Have you crossed an S&OP silo lately?

In the S&OP pulse checks I conducted in 2010, 2011 and 2012the organizational silos’ were chosen as a top 3 roadblock in implementing S&OP for 3 consecutive years. ‘Senior leadership support’ was the number one roadblock in all three years.

We do indeed feel more comfortable in our own silo and vertical reporting line. It seems that’s just how we are. Working horizontally across the silos doesn’t come naturally to most of us and is often avoided. Whatever the root causes are, S&OP maturity clearly suffers, as I also point out in my last blog:

  •  Gartner found in 2010 that 67% of companies can’t get further then step two from their four step maturity model.
  • An Oliver Wight white paper on the transition from S&OP to IBP tells us that most companies ‘get stuck in between Stage 2 and Stage 3’ from a four stage model.
  • According to a 2012 ebook from Kinaxis, most companies are stuck in step 1 and 2 in Larry Lapide’s four step model
  • A 2013 Supply Chain Insight report tells us that 57% companies don’t get further then stage 2 of a 5 stage maturity model
  • In the book Bricks Matter, we can read that ‘36% of companies’ S&OP processes are stalled or are moving slowly’.

Silos

All these different ways to define S&OP maturity tell us one thing; S&OP seems to get stuck in early stages. Core reasons are because we don’t cross the silos proactively and effectively and because of senior leadership support.

Crossing a silo comfortably and operate in another functional area is not part of everybody’s capability. And crossing silos will not just happen because of external motivators, aligned KPI’s, or senior leaders. Some people cross silos by nature, some will do it with help of external motivators, some with training or coaching and some just will never do it. Once organizations understand this, they can target employees with a combination of insight, coaching and motivators and create critical mass of people that want to cross silos.
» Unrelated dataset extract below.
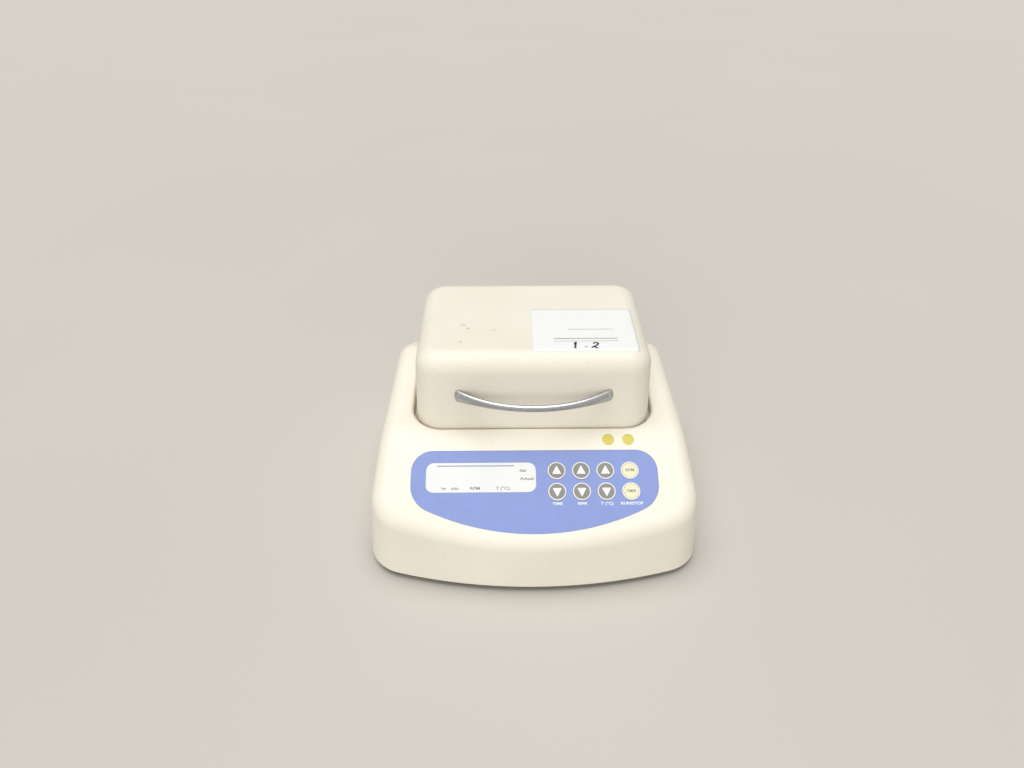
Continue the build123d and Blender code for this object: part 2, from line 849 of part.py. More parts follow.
def rotor_shaft():
    """Motor shaft with its rotor drum."""
    shaft = rod(0, drive_y, motor_z + 0.5, crank_top - 1.0, shaft_r)
    drum = rod(0, drive_y, motor_z + 5.0, motor_top - 5.0, rotor_r)
    return shaft + drum


def eccentric_crank():
    """Hub on the motor shaft with a pin set off its axis by the orbit."""
    hub = rod(0, drive_y, crank_z, crank_top, crank_r)
    shoulder = rod(0, block_y, crank_top, bearing_z, crank_pin_r + 1.5)
    pin = rod(0, block_y, bearing_z, bearing_top + 0.7, crank_pin_r)
    pin = chamfer(pin.edges().group_by(Axis.Z)[-1], 0.5)
    crank = hub + shoulder + pin
    crank -= rod(0, drive_y, crank_z - 1, crank_top - 0.8, shaft_r + run_gap)
    return crank - set_screw_hole()


def set_screw_hole():
    """Cross hole through the hub's wall and the counterweight's collar."""
    return Pos(weight_r / 2 + 1, drive_y, set_screw_z) * Rot(0, 90, 0) * Cylinder(screw_r + run_gap, weight_r)


def crank_set_screw():
    """Headless screw that clamps the hub to the shaft."""
    first, last = shaft_r + run_gap, crank_r - 0.5
    body = Pos((first + last) / 2, drive_y, set_screw_z) * Rot(0, 90, 0) * Cylinder(screw_r, last - first)
    socket = extrude(RegularPolygon(screw_r * 0.6, 6), 1.2, both=True)
    return body - Pos(last, drive_y, set_screw_z) * Rot(0, 90, 0) * socket


def counterweight():
    """Sector that balances the orbiting block, clamped round the hub."""
    collar = tube(0, drive_y, weight_z, weight_z + weight_t, crank_r + 3.5, crank_r + run_gap)
    sector = tube(0, drive_y, weight_z, weight_z + weight_t, weight_r, crank_r + run_gap)
    sector &= span(-weight_r, weight_r, drive_y - weight_r, drive_y - 3, weight_z, weight_z + weight_t)
    return collar + sector - set_screw_hole()


def bearing_inner_ring():
    return tube(0, block_y, bearing_z, bearing_top, crank_pin_r + bearing_ring_t, crank_pin_r + run_gap)


def bearing_outer_ring():
    bore = crank_pin_r + bearing_ring_t + 0.1
    return tube(0, block_y, bearing_z, bearing_top, bearing_r, bore)


def elastic_post(x, y):
    """Elastic column beside the drive that steadies the orbiting carrier."""
    column = rod(x, y, motor_z, carrier_z - fit_gap, elastic_post_r)
    column = column - Pos(x, y, (motor_z + carrier_z) / 2) * tube(
        0, 0, -8, 8, elastic_post_r + 1, elastic_post_r - 1.4)
    return column + rod(x, y, chassis_z - 1.0, motor_z, elastic_post_r * 0.5)


# ================================================================ orbiting platform
def carrier_plate():
    """Cast plate that rides on the eccentric bearing."""
    width, depth = block_width + 2 * carrier_side, block_depth + 2 * carrier_side
    plate = slab(0, block_y, width, depth, block_corner_r, carrier_z, pad_z)
    cup_r = bearing_r + bearing_cup_t
    plate += rod(0, block_y, bearing_z + 0.4, carrier_z, cup_r)
    for angle in (0, 90):
        rib = Pos(0, block_y, (bearing_z + 2 + carrier_z) / 2) * Rot(0, 0, angle) * Box(
            (cup_r + 14) * 2, 3.0, carrier_z - bearing_z - 2)
        plate += rib
    plate -= rod(0, block_y, bearing_z - 3, bearing_top, bearing_r + run_gap)
    plate -= rod(0, block_y, bearing_top - 1, bearing_top + 1.8, bearing_r - 2.5)
    for x, y in block_screws:
        plate -= rod(x, y, carrier_z - 1, pad_z + 1, screw_r + run_gap)
    return plate


def drilled_layer(width, depth, low, high):
    """Flat layer of the platform with its four screw holes."""
    layer = slab(0, block_y, width, depth, block_corner_r, low, high)
    for x, y in block_screws:
        layer -= rod(x, y, low - 1, high + 1, screw_r + run_gap)
    return layer


def heater_plate():
    """Aluminium plate under the block, bored for the temperature probe."""
    plate = drilled_layer(block_width, block_depth, plate_z, block_z)
    return plate - probe_rod(probe_r + run_gap)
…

But we have to be careful not to conclude that organizational silos are only a result because of a lack of senior leadership support. We can’t just wait for the leaders of the organization to take the lead. We have to take ownership and lead ourselves. Crossing the silo starts with your personal mindset and every S&OP practitioner therefore has to look inside themselves and ask some tough questions:

  1. Have I crossed a silo lately?
  2. Do I naturally cross silos and build relations with other functions?
  3. Do I know what motivates the other silo? Do I know their main issues and their basic expectation?
  4. Do I wait for senior leaders to cross silos and lead the way or do I start myself?
  5. Am I externally motivated by senior leaders or rewards, or am I intrinsically motivated to cross silos, because it’s the right thing to do?
  6. Do I show below the line – problem and blame driven behaviour- or above the line -solution driven – behaviour when I talk about other silos?

First create some self awareness by asking yourself these questions. After your self assessment, ask some feedback in your silo, to check if that is the way other people I your function perceive you. Then ask feedback in a save environment across silos.

You might be in for a surprise, but it is the only way to break down the silos yourself!